Mr Al Romaithi, 45, left school early and worked as an immigration officer and with the traffic police. In 1990, at the age of 22, he decided that the next step was the United States.
“One can work simply for personal gain, but I wanted to make a meaningful contribution to my country,” he says. “I chose to leave the UAE, get a good education in America and then come back to serve.”
After he had spent a couple of years in the US, including a one-year English language course at the Riverside Community College in California, his mother asked him to return.
“She pointed out that one of my friends graduated after two years,” he says. “Anyone can buy a degree but what’s the point of returning to the UAE when you cannot even serve your country?
“From that day on, she stopped trying to talk me out of my decision to continue my studies.”
Mr Al Romaithi was granted a government-sponsored scholarship and obtained an associate degree in computer science from Riverside in 1994.
He continued his studies, and in 1999 he graduated from California State University, San Bernardino, with a BSc in computer science.
During his time in the United States Mr Al Romaithi learnt to live independently, cooking for himself and doing all his own cleaning, washing and ironing.
In 1995 he had a glimpse of his future career when he took part in beta testing for the Microsoft Windows computer operating system – to his knowledge, the only Emirati to do so.

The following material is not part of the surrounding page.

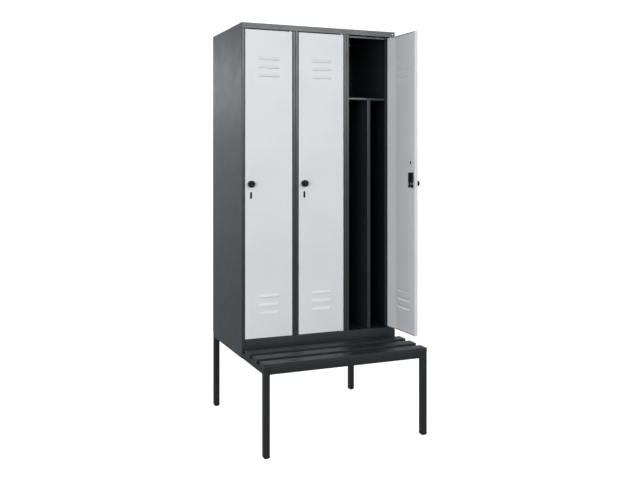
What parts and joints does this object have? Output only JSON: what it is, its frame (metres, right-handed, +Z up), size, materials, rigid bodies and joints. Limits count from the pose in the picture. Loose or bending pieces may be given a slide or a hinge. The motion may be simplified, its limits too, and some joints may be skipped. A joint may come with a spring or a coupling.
{
  "type": "clothes locker with bench",
  "caption": "Steel clothes locker with louvred hinged doors, hat shelves and divided compartments, on a square-tube underframe with a slatted bench in front.",
  "frame": {"origin": "on the floor, in the middle of the width and of the whole depth", "axes": "+X to the right as seen from the front, +Y from the bench to the back, +Z up"},
  "size_m": [0.8993, 0.812, 2.09],
  "materials": {
    "cabinet_paint": "anthracite powder coat, satin",
    "door_paint": "light grey powder coat, satin",
    "frame_paint": "dark grey powder coat, satin",
    "slat_finish": "dark grey, fine grain",
    "foot_plastic": "black, matt",
    "lock_plastic": "black, semi-matt",
    "pin_steel": "zinc plated",
    "rail_steel": "bright tube"
  },
  "bodies": {
    "cabinet": {"leg_front_left": "frame_paint", "leg_front_right": "frame_paint", "leg_rear_left": "frame_paint", "leg_rear_right": "frame_paint", "side_rail_left": "frame_paint", "side_rail_right": "frame_paint", "front_rail": "frame_paint", "middle_rail": "frame_paint", "rear_rail": "frame_paint", "foot_front_left": "foot_plastic", "foot_front_right": "foot_plastic", "foot_rear_left": "foot_plastic", "foot_rear_right": "foot_plastic", "bench_slat_1": "slat_finish", "bench_slat_2": "slat_finish", "bench_slat_3": "slat_finish", "side_panel_left": "cabinet_paint", "side_panel_right": "cabinet_paint", "partition_1_left_sheet": "cabinet_paint", "partition_1_right_sheet": "cabinet_paint", "partition_2_left_sheet": "cabinet_paint", "partition_2_right_sheet": "cabinet_paint", "back_panel": "cabinet_paint", "roof": "cabinet_paint", "floor_tray": "cabinet_paint", "hat_shelf_1": "cabinet_paint", "divider_1": "cabinet_paint", "hat_shelf_2": "cabinet_paint", "divider_2": "cabinet_paint", "hat_shelf_3": "cabinet_paint", "divider_3": "cabinet_paint", "clothes_rail_1": "rail_steel", "clothes_rail_2": "rail_steel", "clothes_rail_3": "rail_steel", "door_1_top_pin": "pin_steel", "door_1_bottom_pin": "pin_steel", "door_2_top_pin": "pin_steel", "door_2_bottom_pin": "pin_steel", "door_3_top_pin": "pin_steel", "door_3_bottom_pin": "pin_steel"},
    "door_1": {"door_1_pan": "door_paint", "door_1_stiffener": "door_paint", "door_1_lock_case": "lock_plastic", "door_1_slot_plate": "lock_plastic"},
    "knob_1": {"door_1_knob": "lock_plastic"},
    "bolt_1": {"door_1_bolt": "pin_steel"},
    "door_2": {"door_2_pan": "door_paint", "door_2_stiffener": "door_paint", "door_2_lock_case": "lock_plastic", "door_2_slot_plate": "lock_plastic"},
    "knob_2": {"door_2_knob": "lock_plastic"},
    "bolt_2": {"door_2_bolt": "pin_steel"},
    "door_3": {"door_3_pan": "door_paint", "door_3_stiffener": "door_paint", "door_3_lock_case": "lock_plastic", "door_3_slot_plate": "lock_plastic"},
    "knob_3": {"door_3_knob": "lock_plastic"},
    "bolt_3": {"door_3_bolt": "pin_steel"}
  },
  "joints": [
    {"name": "door_1_hinge", "type": "hinge", "parent": "cabinet", "child": "door_1", "pos_m": [-0.1742, -0.0875, 1.2724], "axis": [0, 0, 1], "range_deg": [0, 110]},
    {"name": "door_2_hinge", "type": "hinge", "parent": "cabinet", "child": "door_2", "pos_m": [0.1208, -0.0875, 1.2724], "axis": [0, 0, 1], "range_deg": [0, 110]},
    {"name": "door_3_hinge", "type": "hinge", "parent": "cabinet", "child": "door_3", "pos_m": [0.4158, -0.0875, 1.2724], "axis": [0, 0, 1], "range_deg": [-92, 18]},
    {"name": "door_1_knob_turn", "type": "hinge", "parent": "door_1", "child": "knob_1", "pos_m": [-0.3933, -0.094, 1.272], "axis": [0, -1, 0], "range_deg": [0, 90]},
    {"name": "door_2_knob_turn", "type": "hinge", "parent": "door_2", "child": "knob_2", "pos_m": [-0.0983, -0.094, 1.272], "axis": [0, -1, 0], "range_deg": [0, 90]},
    {"name": "door_3_knob_turn", "type": "hinge", "parent": "door_3", "child": "knob_3", "pos_m": [0.42994, -0.30624, 1.272], "axis": [0.9994, 0.0349, 0], "range_deg": [0, 90]},
    {"name": "door_1_bolt_slide", "type": "slide", "parent": "door_1", "child": "bolt_1", "axis": [-1, 0, 0], "range_m": [0, 0.01]},
    {"name": "door_2_bolt_slide", "type": "slide", "parent": "door_2", "child": "bolt_2", "axis": [-1, 0, 0], "range_m": [0, 0.01]},
    {"name": "door_3_bolt_slide", "type": "slide", "parent": "door_3", "child": "bolt_3", "axis": [0.0349, -0.9994, 0], "range_m": [0, 0.01]}
  ],
  "couplings": [
    {"joint": "door_1_bolt_slide", "follows": "door_1_knob_turn", "m_per_rad": 0.0063661},
    {"joint": "door_2_bolt_slide", "follows": "door_2_knob_turn", "m_per_rad": 0.0063661},
    {"joint": "door_3_bolt_slide", "follows": "door_3_knob_turn", "m_per_rad": 0.0063661}
  ]
}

He describes receiving a certificate from the Microsoft founder Bill Gates as one of his proudest moments.
In July 1999 Mr Al Romaithi returned to Abu Dhabi with the intention of taking a year’s break, but fate had other ideas.
“The same week, I was offered a job as head of IT at the Deputy Prime Minister Diwan,” he says. “I spent two years, two months and 22 days there.”
Later Mr Al Romaithi worked as software development manager for the General Authority of Health Services, which became the Health Authority Abu Dhabi, and as IT director at Sheikh Khalifa Medical City.
He set up a design company with his cousin in 2002, opened an Arabic clothing shop a year later, and then ventured into the food business in 2006 with Sweet & Spicy restaurant.
“Customers are like an umbrella,” he says. “When you take care of them, you will have a shade over your head.”
He considers his stint in 2005 on the staff of the Emirates Palace hotel as one of the best experiences in his life.
“I worked an average of 12 hours a day, but I loved it,” he says. “I was able to meet and interact with a lot people from different nationalities.”
In July 2007, Mr Al Romaithi joined Abu Dhabi’s taxi regulator, the Centre for Regulation of Transport by Hire Cars, or TransAD, as director of corporate services. It launched its fleet of silver taxis four months later.
“I joined TransAD because the Government appreciated my knowledge and expertise,” said Mr Al Romaithi, who is now the agency’s information and communications technology director. “We are so blessed because of our leaders.”
Sheikh Zayed had at one time encouraged Mr Al Romaithi’s family to get an education, he said.
“Back then my father told him, ‘We are fishermen, we bring more money’,” Mr Al Romaithi said. “Sheikh Zayed had a vision and it was to educate and train his people.
“Sheikh Khalifa followed in his father’s footsteps and continued his vision and wise leadership. We need to return the favour, to give back to a country that has given us so much.”